**Given instruction**
Emit an exact copy of the lines running from the start of the records to the line containing "LEFT_PLACE = (83.9, -164.6, -3.3)", both included.

[Rows from a 3D modeling dataset]
····················

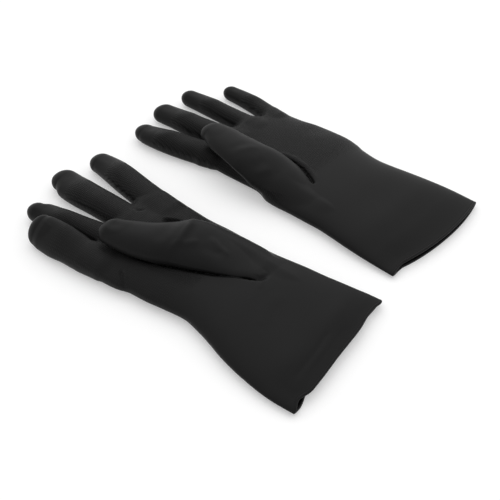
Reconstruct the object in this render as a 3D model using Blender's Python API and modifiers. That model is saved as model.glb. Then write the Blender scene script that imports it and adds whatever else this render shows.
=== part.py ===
"""Pair of heavy rubber gauntlet gloves, laid on their backs with the palms up.

Metres, +Z up.  The fingers point along +Y and the cuff mouths face -Y.  The right-hand glove
lies on the -X side and the left-hand glove on the +X side, thumbs towards each other.
Each glove is a seamless dipped rubber shell.  It is divided where the rubber flexes (wrist,
knuckle line and thumb root), so that cuff, hand, finger stalls and thumb stall can move, and
it has a rolled bead round the mouth of the cuff.

Every shell is a loft of cross-sections taken across the glove at stations along Y.  A station
is (y, centre x, half width, lowest z, highest z, squareness), in millimetres, in the glove's
own frame: origin on the floor under the middle of the cuff mouth, +x towards the thumb.
"""

import math

import bpy
from mathutils import Vector

MM = 0.001

# Rubber and clearances, mm
WALL = 1.6          # rubber wall
GAP = 0.3           # clearance between neighbouring shells
BEAD_R = 1.8        # radius of the rolled bead round the mouth
BACK_FLAT = 1.6     # how far the rounded back is pressed flat by the floor

# Points round a cross-section
BODY_POINTS = 28
THUMB_POINTS = 20
FINGER_POINTS = 16

# Where each glove lies: cuff-mouth centre x, y (mm) and turn about +Z (degrees)
RIGHT_PLACE = (-88.9, -175.7, 3.3)
LEFT_PLACE = (83.9, -164.6, -3.3)

# ------------------------------------------------------------------ right-hand glove, mm
RIGHT = {
    "side": 1,
    "wrist": 88.0,
    "knuckle": 248.0,
    "thumb_root": 200.0,
    "mouth_bulge": 0.0,
    "body": [
        (4, -0.7, 70.0, 1.1, 12.0, 2.5),
        (25, -1.0, 69.3, 0.0, 15.5, 2.5),
        (50, -0.5, 65.8, 0.0, 18.5, 2.5),
        (75, 0.8, 60.3, 0.0, 21.5, 2.5),
        (88, 2.2, 57.3, 0.0, 22.5, 2.5),
        (105, 4.5, 53.5, 0.0, 23.5, 2.5),
        (125, 6.5, 51.0, 0.0, 24.5, 2.6),
        (150, 5.3, 51.8, 0.0, 25.0, 2.7),
        (180, 3.3, 52.8, 0.0, 24.5, 2.8),
        (210, 3.8, 56.3, 0.0, 23.8, 3.0),
        (235, 5.5, 60.5, 0.0, 22.8, 3.4),
        (248, 6.5, 62.5, 0.0, 22.0, 3.8),
    ],
    "thenar": [
        (92, 30, 15, 3.0, 19.0, 2.2),
        (110, 25, 23, 3.0, 28.0, 2.2),
        (130, 19, 29, 4.0, 36.5, 2.2),
        (150, 15, 33, 5.0, 43.0, 2.2),
        (170, 9, 34, 8.0, 47.5, 2.2),
        (186, 2, 31, 15.0, 50.0, 2.2),
        (200, -5, 26.5, 25.2, 51.0, 2.2),
    ],
    "thumb": [
        (200, -5, 26.5, 25.2, 51.0, 2.2),
        (207, -9, 23.5, 25.4, 51.0, 2.2),
        (218, -13, 20.0, 25.6, 50.0, 2.2),
        (230, -16.0, 16.5, 25.6, 48.0, 2.2),
    ],
    "thumb_tip": 242.5,
    "fingers": {
        "index": ([(0, 53.2, 15.8, 0, 22.0, 3.8), (15, 56.5, 15.2, 0, 21.8, 2.8), (40, 63.5, 14.6, 0, 21.2, 2.4),
                   (65, 69.0, 13.8, 0.5, 20.8, 2.3), (80, 71.5, 12.6, 0.8, 20.0, 2.2)], 92),
        "middle": ([(0, 20.8, 15.8, 0, 22.0, 3.8), (15, 22.0, 15.4, 0, 21.8, 2.8), (40, 23.5, 15.4, 0, 21.2, 2.4),
                    (70, 25.5, 14.8, 0.5, 20.8, 2.3), (87, 27.5, 13.0, 0.8, 20.0, 2.2)], 100),
        "ring": ([(0, -9.7, 13.9, 0, 22.0, 3.8), (15, -11.5, 13.0, 0, 21.2, 2.8), (35, -14.3, 12.2, 0, 20.0, 2.4),
                  (60, -17.5, 11.5, 0.5, 19.2, 2.3), (73, -18.5, 10.5, 0.8, 18.5, 2.2)], 84),
        "little": ([(0, -40.2, 15.8, 0, 22.0, 3.8), (15, -42.2, 14.9, 0, 22.5, 2.8), (30, -43.6, 14.4, 1.0, 23.5, 2.4),
                    (44, -44.0, 13.4, 3.0, 24.0, 2.3)], 58),
    },
}

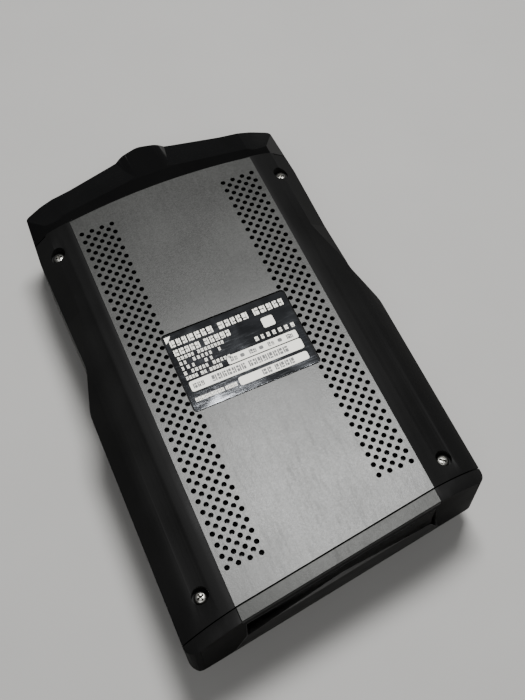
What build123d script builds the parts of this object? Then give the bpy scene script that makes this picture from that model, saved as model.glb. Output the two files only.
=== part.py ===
from build123d import *
import os
from math import hypot

# Radar detector, lying on its real top face with the labelled underside up.
# +X is the object's right with the road-facing end away, +Y points to the road-facing end,
# -Y to the display end, +Z is up. The origin is the middle of the resting face's outline.

# ---------------------------------------------------------------- driving dimensions (mm)
THICKNESS = 27.0          # resting plateau to the face of the vent plate
HALF_WIDTH = 35.5         # half width over the wide, display-side part
WAIST_HALF = 32.5         # half width just ahead of the step in the sides
NOSE_Y = 61.41            # foremost point of the lens cap
NOSE_RADIUS = 4.0         # rounding of the nose tip
NOSE_ROUND_OFF = 0.23     # height that this rounding takes off the tip
ROOF_FALL = 0.154         # fall of the roof ahead of the plate, per millimetre
ROOF_SIDE = (16.0, 47.6, 26.0)    # a point on the right roof facet, which falls forwards
SIDE_FALL = (0.05, 0.43)  # its fall outwards and forwards, per millimetre
ROOF_CORNER = (28.0, 53.9, 22.1)  # a point on the right corner facet
CORNER_FALL = (0.233, 0.413)
HUMP_START = (49.3, 25.77)        # where the hump on the nose starts, along and up
HUMP_FALL = 0.3116        # its fall towards the tip, per millimetre
HUMP_HALF = 10.2          # half width of the hump at its foot
HUMP_TOP_HALF = 4.7       # half width of its top
END_Y = -57.4             # display face on the centreline
END_SLOPE = 0.1226        # the display face is turned towards the driver
STRIP_HALF = 23.3         # half width of the grey centre plate
WALL = 2.0                # housing wall
WING_DROP = 0.3           # wings lie this far below the plate's face
SECTION_HALF = 36.4       # half width of the cross-section before the plan trims it
PARTING_Z = 13.0          # joint between base shell and top cover
GROOVE = 0.2              # height of the line that shows at that joint
SEAM = 0.25               # gap that shows between bezel, shells and cap

BEZEL_DEPTH = 3.0         # thickness of the display bezel
CAP_Y = 43.25             # edge of the lens cap across the wings
PLATE_T = 1.7             # vent plate thickness
PLATE_FAR_Y = 42.8        # corners of the plate's road-facing edge
PLATE_BULGE = 1.8         # rise of that edge on the centreline

HOLE_PITCH = 2.5          # perforation pitch along the plate
HOLE_D = 1.15             # perforation diameter
HOLE_START_Y = 38.25      # first row of perforations
BAND_COLUMNS = 7          # columns in each band, half a pitch apart
BAND_INNER_X = 14.29      # innermost column
LEFT_ROWS, RIGHT_ROWS = 36, 34
DIMPLE_DEPTH = 1.35       # every second column is a blind dimple

LABEL_W, LABEL_L, LABEL_T = 29.4, 19.9, 0.2
LABEL_Y = -5.35           # centre of the label
LABEL_RECESS = 0.4        # depth of the recess that holds the label
LABEL_GAP = 0.3           # gap round the label

SCREW_X = 28.7            # housing screws
SCREW_SITES = [(-SCREW_X, 36.35), (SCREW_X, 36.35), (-SCREW_X, -51.75), (SCREW_X, -45.95)]
SCREW_HEAD_D, SCREW_HEAD_T = 2.8, 0.9
SCREW_D = 1.8
WELL_D = 3.6              # well that the screw head sits in
WELL_FLOOR_Z = 23.3

KEY_NAMES = ["menu", "minus", "plus", "mute"]
KEY_PITCH = 9.4
KEY_L, KEY_W = 7.4, 4.6
KEY_Y = -27.0
KEY_FACE_Z = 0.35         # keys sit below the resting plane
KEY_TRAVEL = 0.35
KEY_GAP = 0.2             # clearance round a key
PLUNGER_TOP_Z = 6.1       # end of a switch plunger inside its switch

BOARD_Z, BOARD_T = 9.0, 1.2
DOCK_Y = 10.0             # centre of the bracket dock on the resting face
JACK_Y, JACK_Z = -22.0, 17.0

DISPLAY_HALF = 22.4       # half width of the window opening
WINDOW_RECESS = 2.1       # window face behind the bezel face
PART_DIR = "parts"


# ---------------------------------------------------------------- small helpers
def block(x, y, z):
    """Box from (low, high) pairs."""
    spans = (x, y, z)
    middle = [(low + high) / 2 for low, high in spans]
    return Pos(*middle) * Box(*[high - low for low, high in spans])


def disc(x, y, z_low, z_high, diameter):
    """Upright cylinder between two heights."""
    height = z_high - z_low
    return Pos(x, y, z_low + height / 2) * Cylinder(diameter / 2, height)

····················

**Written response**
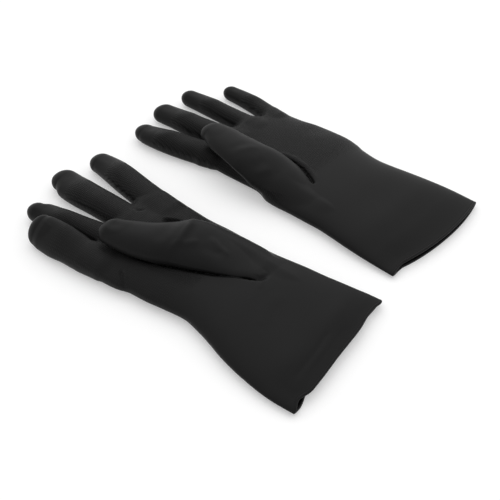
Reconstruct the object in this render as a 3D model using Blender's Python API and modifiers. That model is saved as model.glb. Then write the Blender scene script that imports it and adds whatever else this render shows.
=== part.py ===
"""Pair of heavy rubber gauntlet gloves, laid on their backs with the palms up.

Metres, +Z up.  The fingers point along +Y and the cuff mouths face -Y.  The right-hand glove
lies on the -X side and the left-hand glove on the +X side, thumbs towards each other.
Each glove is a seamless dipped rubber shell.  It is divided where the rubber flexes (wrist,
knuckle line and thumb root), so that cuff, hand, finger stalls and thumb stall can move, and
it has a rolled bead round the mouth of the cuff.

Every shell is a loft of cross-sections taken across the glove at stations along Y.  A station
is (y, centre x, half width, lowest z, highest z, squareness), in millimetres, in the glove's
own frame: origin on the floor under the middle of the cuff mouth, +x towards the thumb.
"""

import math

import bpy
from mathutils import Vector

MM = 0.001

# Rubber and clearances, mm
WALL = 1.6          # rubber wall
GAP = 0.3           # clearance between neighbouring shells
BEAD_R = 1.8        # radius of the rolled bead round the mouth
BACK_FLAT = 1.6     # how far the rounded back is pressed flat by the floor

# Points round a cross-section
BODY_POINTS = 28
THUMB_POINTS = 20
FINGER_POINTS = 16

# Where each glove lies: cuff-mouth centre x, y (mm) and turn about +Z (degrees)
RIGHT_PLACE = (-88.9, -175.7, 3.3)
LEFT_PLACE = (83.9, -164.6, -3.3)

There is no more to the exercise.